* EXERCISE *
Make an exact copy of all the data.

——

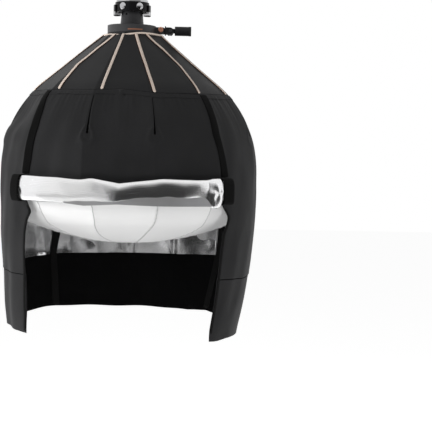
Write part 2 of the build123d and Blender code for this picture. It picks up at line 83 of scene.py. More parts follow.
# A socket that takes part in plain arithmetic. Each operator adds one Math node.
class Wire:
    def __init__(self, nodes, socket):
        self.nodes = nodes
        self.socket = socket

    def __add__(self, other):
        return self.nodes.math("ADD", self, other)

    __radd__ = __add__

    def __sub__(self, other):
        return self.nodes.math("SUBTRACT", self, other)

    def __rsub__(self, other):
        return self.nodes.math("SUBTRACT", other, self)

    def __mul__(self, other):
        return self.nodes.math("MULTIPLY", self, other)

    __rmul__ = __mul__

    def __truediv__(self, other):
        return self.nodes.math("DIVIDE", self, other)

    def __rtruediv__(self, other):
        return self.nodes.math("DIVIDE", other, self)

    def __lt__(self, other):
        return self.nodes.math("LESS_THAN", self, other)

    def __gt__(self, other):
        return self.nodes.math("GREATER_THAN", self, other)

    def sine(self):
        return self.nodes.math("SINE", self)

    def size(self):
        return self.nodes.math("ABSOLUTE", self)

    def fraction(self):
        return self.nodes.math("FRACT", self)


# A node tree of a material or the world. All its nodes come from node().
class Nodes:
    def __init__(self, tree):
        self.tree = tree
        tree.nodes.clear()

    def plug(self, socket, value):
        if isinstance(value, Wire):
            self.tree.links.new(value.socket, socket)
        else:
            socket.default_value = value

    # A ramp's stops are its settings too. A node without outputs gives no wire.
    def node(self, kind, settings=None, inputs=None, output=0):
        made = self.tree.nodes.new(kind)
        for key, value in (settings or {}).items():
            if key == "stops":
                for index, (place, colour) in enumerate(value):
                    stops = made.color_ramp.elements
                    stop = stops[index] if index < len(stops) else stops.new(place)
                    stop.position = place
                    stop.color = (*colour, 1)
            else:
                setattr(made, key, value)
        for key, value in (inputs or {}).items():
            self.plug(made.inputs[key], value)
        return Wire(self, made.outputs[output]) if len(made.outputs) else None

    def math(self, operation, *values):
        return self.node("ShaderNodeMath", {"operation": operation}, dict(enumerate(values)))

    # 1 for the rays that should meet a white background, 0 for those that light the object
    def seen(self):
        rays = [self.node("ShaderNodeLightPath", output="Is " + ray + " Ray")
                for ray in ("Camera", "Glossy", "Transmission")]
        return self.math("MAXIMUM", self.math("MAXIMUM", rays[0], rays[1]), rays[2])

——

* FINISHED ANSWER *
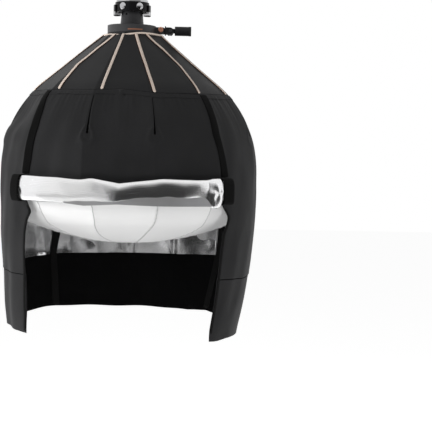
Write part 2 of the build123d and Blender code for this picture. It picks up at line 83 of scene.py. More parts follow.
# A socket that takes part in plain arithmetic. Each operator adds one Math node.
class Wire:
    def __init__(self, nodes, socket):
        self.nodes = nodes
        self.socket = socket

    def __add__(self, other):
        return self.nodes.math("ADD", self, other)

    __radd__ = __add__

    def __sub__(self, other):
        return self.nodes.math("SUBTRACT", self, other)

    def __rsub__(self, other):
        return self.nodes.math("SUBTRACT", other, self)

    def __mul__(self, other):
        return self.nodes.math("MULTIPLY", self, other)

    __rmul__ = __mul__

    def __truediv__(self, other):
        return self.nodes.math("DIVIDE", self, other)

    def __rtruediv__(self, other):
        return self.nodes.math("DIVIDE", other, self)

    def __lt__(self, other):
        return self.nodes.math("LESS_THAN", self, other)

    def __gt__(self, other):
        return self.nodes.math("GREATER_THAN", self, other)

    def sine(self):
        return self.nodes.math("SINE", self)

    def size(self):
        return self.nodes.math("ABSOLUTE", self)

    def fraction(self):
        return self.nodes.math("FRACT", self)


# A node tree of a material or the world. All its nodes come from node().
class Nodes:
    def __init__(self, tree):
        self.tree = tree
        tree.nodes.clear()

    def plug(self, socket, value):
        if isinstance(value, Wire):
            self.tree.links.new(value.socket, socket)
        else:
            socket.default_value = value

    # A ramp's stops are its settings too. A node without outputs gives no wire.
    def node(self, kind, settings=None, inputs=None, output=0):
        made = self.tree.nodes.new(kind)
        for key, value in (settings or {}).items():
            if key == "stops":
                for index, (place, colour) in enumerate(value):
                    stops = made.color_ramp.elements
                    stop = stops[index] if index < len(stops) else stops.new(place)
                    stop.position = place
                    stop.color = (*colour, 1)
            else:
                setattr(made, key, value)
        for key, value in (inputs or {}).items():
            self.plug(made.inputs[key], value)
        return Wire(self, made.outputs[output]) if len(made.outputs) else None

    def math(self, operation, *values):
        return self.node("ShaderNodeMath", {"operation": operation}, dict(enumerate(values)))

    # 1 for the rays that should meet a white background, 0 for those that light the object
    def seen(self):
        rays = [self.node("ShaderNodeLightPath", output="Is " + ray + " Ray")
                for ray in ("Camera", "Glossy", "Transmission")]
        return self.math("MAXIMUM", self.math("MAXIMUM", rays[0], rays[1]), rays[2])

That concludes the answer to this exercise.